3. Complainant no. 1 also does not lack standing on the grounds that it is a legal
entity based abroad. The complainant sufficiently demonstrates that the extension of
fundamental rights protection to legal entities based in the European Union may apply to it (see a) below). By reason of their nature, the fundamental rights invoked by
the complainant meet the requirements regarding the applicability of Art. 19(3) GG
(see b) below).

62

a) Based on the European Treaties, the Federal Constitutional Court’s case-law
recognises that fundamental rights protection may be extended to legal entities
based in the European Union. Legal entities based in other EU countries are afforded
the same treatment as domestic legal entities as regards fundamental rights if the
affected EU legal entity operates within the scope of application of EU law and if it
has a sufficient link to domestic matters that makes it appear necessary that the fundamental rights apply to it in the same way as they apply to domestic legal entities
(cf.
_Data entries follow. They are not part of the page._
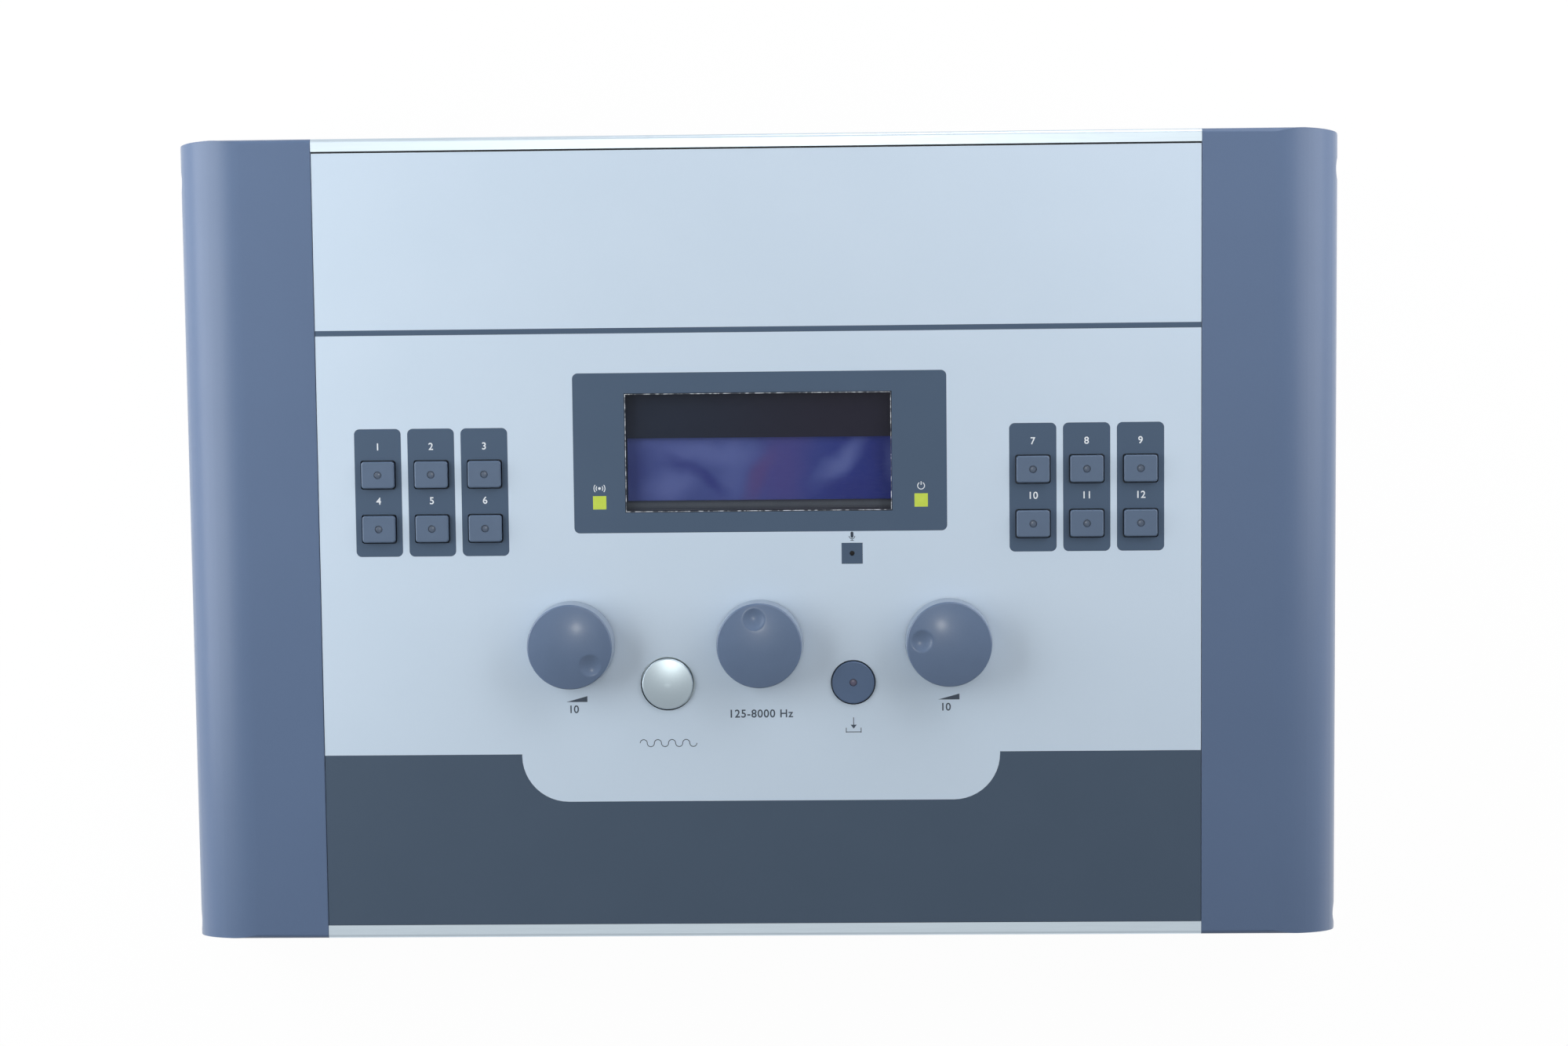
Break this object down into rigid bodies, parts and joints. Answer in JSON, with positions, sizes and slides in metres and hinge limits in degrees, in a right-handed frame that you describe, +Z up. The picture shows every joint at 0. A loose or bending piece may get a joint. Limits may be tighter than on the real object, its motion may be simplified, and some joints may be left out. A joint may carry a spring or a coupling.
{
  "type": "audiometer",
  "caption": "Desk-top hearing-test console: wedge case between two cheeks, display, small keys, three large knobs, two round buttons, jacks and mains inlet at the rear.",
  "frame": {"origin": "on the desk, under the middle of the case", "axes": "+X to the operator's right, +Y towards the rear plates, +Z up"},
  "size_m": [0.3752, 0.2578, 0.078],
  "materials": {
    "cheek": "satin blue-grey moulding",
    "rail": "satin anodised",
    "tray": "fine powder coat",
    "rear_plate": "fine powder coat",
    "panel_metal": "bare sheet",
    "film": "fine-textured film, pale blue-grey",
    "dark_print": "dark printed field",
    "window": "clear tinted plate",
    "display_metal": "black frame",
    "display": "lit blue field",
    "board": "green circuit board",
    "indicator": "yellow-green clear plastic",
    "black_part": "black moulding",
    "steel": "zinc plated",
    "brass": "plated",
    "foot": "matt rubber",
    "key": "satin blue-grey moulding",
    "knob": "satin blue-grey moulding",
    "tone_cap": "satin silver plating",
    "store_cap": "dark blue-grey moulding",
    "ferrite": "matt ferrite",
    "winding": "yellow tape",
    "cable": "grey flat cable",
    "lead": "black insulation",
    "fuse_glass": "clear glass tube"
  },
  "bodies": {
    "console": {"left_cheek": "cheek", "right_cheek": "cheek", "cheek_screws": "steel", "front_rail": "rail", "rear_rail": "rail", "base_tray": "tray", "rear_plates": "rear_plate", "case_screws": "steel", "rubber_feet": "foot", "top_panel": "panel_metal", "face_film": "film", "dark_fields": "dark_print", "display_window": "window", "display_frame": "display_metal", "display_glass": "display", "display_board": "board", "indicator_windows": "indicator", "indicator_lamps": "indicator", "microphone": "black_part", "panel_board": "board", "board_standoffs": "brass", "push_switches": "black_part", "encoders": "steel", "panel_nuts": "steel", "signal_board": "board", "power_board": "board", "signal_chips": "black_part", "capacitors": "black_part", "transformer_core": "ferrite", "transformer_winding": "winding", "ribbon_headers": "black_part", "ribbon_cable": "cable", "power_leads": "lead", "headphone_jacks": "black_part", "mains_inlet": "black_part", "mains_terminals": "brass", "rocker_frame": "black_part"},
    "key_left_ear": {"key_left_ear": "key"},
    "key_right_ear": {"key_right_ear": "key"},
    "key_bone": {"key_bone": "key"},
    "key_tone": {"key_tone": "key"},
    "key_warble": {"key_warble": "key"},
    "key_pulse": {"key_pulse": "key"},
    "key_field_one": {"key_field_one": "key"},
    "key_field_two": {"key_field_two": "key"},
    "key_external": {"key_external": "key"},
    "key_masking": {"key_masking": "key"},
    "key_talk": {"key_talk": "key"},
    "key_step": {"key_step": "key"},
    "tone_button": {"tone_button": "tone_cap"},
    "store_button": {"store_button": "store_cap"},
    "left_level_knob": {"knob_left_level": "knob", "shaft_left_level": "steel"},
    "frequency_knob": {"knob_frequency": "knob", "shaft_frequency": "steel"},
    "right_level_knob": {"knob_right_level": "knob", "shaft_right_level": "steel"},
    "power_rocker": {"power_rocker": "black_part"},
    "fuse_drawer": {"fuse_drawer": "black_part", "fuses": "fuse_glass"}
  },
  "joints": [
    {"name": "key_left_ear_press", "type": "slide", "parent": "console", "child": "key_left_ear", "axis": [0, 0.1045, -0.9945], "range_m": [0, 0.0012], "stiffness_N_per_m": 600, "springref_m": -0.0015},
    {"name": "key_right_ear_press", "type": "slide", "parent": "console", "child": "key_right_ear", "axis": [0, 0.1045, -0.9945], "range_m": [0, 0.0012], "stiffness_N_per_m": 600, "springref_m": -0.0015},
    {"name": "key_bone_press", "type": "slide", "parent": "console", "child": "key_bone", "axis": [0, 0.1045, -0.9945], "range_m": [0, 0.0012], "stiffness_N_per_m": 600, "springref_m": -0.0015},
    {"name": "key_tone_press", "type": "slide", "parent": "console", "child": "key_tone", "axis": [0, 0.1045, -0.9945], "range_m": [0, 0.0012], "stiffness_N_per_m": 600, "springref_m": -0.0015},
    {"name": "key_warble_press", "type": "slide", "parent": "console", "child": "key_warble", "axis": [0, 0.1045, -0.9945], "range_m": [0, 0.0012], "stiffness_N_per_m": 600, "springref_m": -0.0015},
    {"name": "key_pulse_press", "type": "slide", "parent": "console", "child": "key_pulse", "axis": [0, 0.1045, -0.9945], "range_m": [0, 0.0012], "stiffness_N_per_m": 600, "springref_m": -0.0015},
    {"name": "key_field_one_press", "type": "slide", "parent": "console", "child": "key_field_one", "axis": [0, 0.1045, -0.9945], "range_m": [0, 0.0012], "stiffness_N_per_m": 600, "springref_m": -0.0015},
    {"name": "key_field_two_press", "type": "slide", "parent": "console", "child": "key_field_two", "axis": [0, 0.1045, -0.9945], "range_m": [0, 0.0012], "stiffness_N_per_m": 600, "springref_m": -0.0015},
    {"name": "key_external_press", "type": "slide", "parent": "console", "child": "key_external", "axis": [0, 0.1045, -0.9945], "range_m": [0, 0.0012], "stiffness_N_per_m": 600, "springref_m": -0.0015},
    {"name": "key_masking_press", "type": "slide", "parent": "console", "child": "key_masking", "axis": [0, 0.1045, -0.9945], "range_m": [0, 0.0012], "stiffness_N_per_m": 600, "springref_m": -0.0015},
    {"name": "key_talk_press", "type": "slide", "parent": "console", "child": "key_talk", "axis": [0, 0.1045, -0.9945], "range_m": [0, 0.0012], "stiffness_N_per_m": 600, "springref_m": -0.0015},
    {"name": "key_step_press", "type": "slide", "parent": "console", "child": "key_step", "axis": [0, 0.1045, -0.9945], "range_m": [0, 0.0012], "stiffness_N_per_m": 600, "springref_m": -0.0015},
    {"name": "tone_button_press", "type": "slide", "parent": "console", "child": "tone_button", "axis": [0, 0.1045, -0.9945], "range_m": [0, 0.0012], "stiffness_N_per_m": 600, "springref_m": -0.0015},
    {"name": "store_button_press", "type": "slide", "parent": "console", "child": "store_button", "axis": [0, 0.1045, -0.9945], "range_m": [0, 0.0012], "stiffness_N_per_m": 600, "springref_m": -0.0015},
    {"name": "left_level_knob_turn", "type": "hinge", "parent": "console", "child": "left_level_knob", "pos_m": [-0.0608, -0.03332, 0.06105], "axis": [0, -0.1045, 0.9945], "continuous": true},
    {"name": "frequency_knob_turn", "type": "hinge", "parent": "console", "child": "frequency_knob", "pos_m": [0, -0.03332, 0.06105], "axis": [0, -0.1045, 0.9945], "continuous": true},
    {"name": "right_level_knob_turn", "type": "hinge", "parent": "console", "child": "right_level_knob", "pos_m": [0.0608, -0.03332, 0.06105], "axis": [0, -0.1045, 0.9945], "continuous": true},
    {"name": "power_rocker_tilt", "type": "hinge", "parent": "console", "child": "power_rocker", "pos_m": [0.08, 0.12359, 0.0332], "axis": [1, 0, 0], "range_deg": [0, 16]},
    {"name": "fuse_drawer_pull", "type": "slide", "parent": "console", "child": "fuse_drawer", "axis": [0, 1, 0], "range_m": [0, 0.014]}
  ]
}
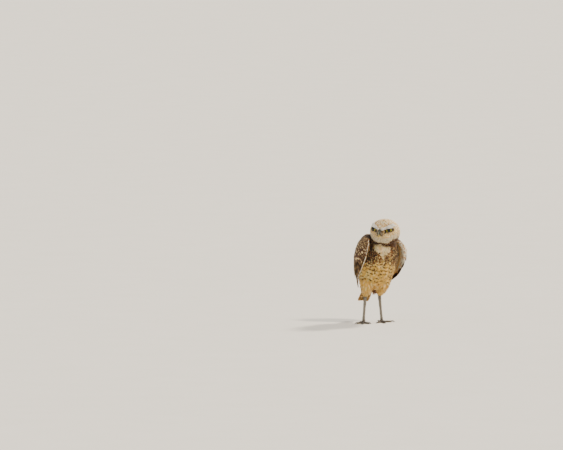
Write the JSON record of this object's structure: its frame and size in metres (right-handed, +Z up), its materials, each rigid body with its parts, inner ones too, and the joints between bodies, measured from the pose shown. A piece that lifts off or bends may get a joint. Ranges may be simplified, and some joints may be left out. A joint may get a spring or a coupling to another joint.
{
  "type": "burrowing owl model",
  "caption": "Still, life-size model of a burrowing owl standing on long legs, head turned to its right, free standing on its toes for display.",
  "frame": {"origin": "middle of the footprint of the whole bird, on the floor that the feet stand on", "axes": "+Z up, the body faces -Y and the bird's left side is towards +X"},
  "size_m": [0.1168, 0.1428, 0.2265],
  "materials": {
    "body_feathers": "soft matte feathers, buff with brown spots and bars",
    "head_feathers": "fine matte feathers, buff brown with white brows and throat",
    "wing_feathers": "matte brown flight feathers and coverts with pale spots",
    "tail_feathers": "matte brown tail feathers with pale bars",
    "leg_feathers": "soft plain buff feathers",
    "leg_skin": "dry scaly grey-buff skin with bristles",
    "claw": "dark smooth horn",
    "bill": "smooth horn, grey-green with a yellowish tip",
    "eye": "wet glossy eye, yellow iris round a black pupil"
  },
  "bodies": {
    "root": {"bill_lower": "bill", "bill_upper": "bill", "claw_left_1": "claw", "claw_left_2": "claw", "claw_left_3": "claw", "claw_left_4": "claw", "claw_right_1": "claw", "claw_right_2": "claw", "claw_right_3": "claw", "claw_right_4": "claw", "eye_left": "eye", "eye_right": "eye", "foot_left": "leg_skin", "foot_right": "leg_skin", "head": "head_feathers", "neck": "body_feathers", "shank_left": "leg_skin", "shank_right": "leg_skin", "tail": "tail_feathers", "thigh_left": "leg_feathers", "thigh_right": "leg_feathers", "toe_left_1": "leg_skin", "toe_left_2": "leg_skin", "toe_left_3": "leg_skin", "toe_left_4": "leg_skin", "toe_right_1": "leg_skin", "toe_right_2": "leg_skin", "toe_right_3": "leg_skin", "toe_right_4": "leg_skin", "torso": "body_feathers", "wing_left": "wing_feathers", "wing_right": "wing_feathers"}
  },
  "joints": []
}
BVerfGE 129, 78 <94 et seq.>).

63

Based on the foregoing, an extension of fundamental rights protection to the complainant as a foreign legal entity must at least be considered. In the present case, a
link to domestic matters that gives rise to a need for protection on the part of complainant no. 1 can be inferred from the fact that the challenged provisions provide a
basis for carrying out surveillance from within Germany and also give effect to an interest of German authorities in obtaining information about activities undertaken
abroad by persons under surveillance; thus, the complainant becomes a specific target of surveillance.

64

Moreover, the complainant’s activities potentially fall within the scope of application
of EU law as is required for an extension of fundamental rights protection to the complainant. This possibility must be considered, for instance, because the complainant
makes use of the fundamental freedoms guaranteed to it under primary law when it
accepts cross-border services, thus exercising its passive freedom to provide services enshrined in Art. 56 TFEU. However, under Art. 4(2) third sentence TEU, national security in particular remains the sole responsibility of the individual Member
State, which could result in certain activities not falling within the scope of EU law, at
least with regard to some of the tasks of the Federal Intelligence Service. If and to
what extent that is the case has not yet been determined under EU law either (cf.
Reference for a preliminary ruling from the Investigatory Powers Tribunal London
[United Kingdom] made on 31 October 2017, Privacy International, C-623/17, OJ EU
2018/C 022/41; Reference for a preliminary ruling from the Conseil d’État [France]
made on 3 August 2018, La Quadrature du Net and Others, C-511/18, OJ EU 2018/
C 392/10 and French Data Network and Others, C-512/18, OJ EU 2018/C 392/11 regarding Directive 2002/58/EC of the European Parliament and of the Council of 12
July 2002 concerning the processing of personal data and the protection of privacy in
the electronic communications sector – Directive on privacy and electronic communications, OJ EU 2002/L 201/37, hereinafter: Directive 2002/58/EC).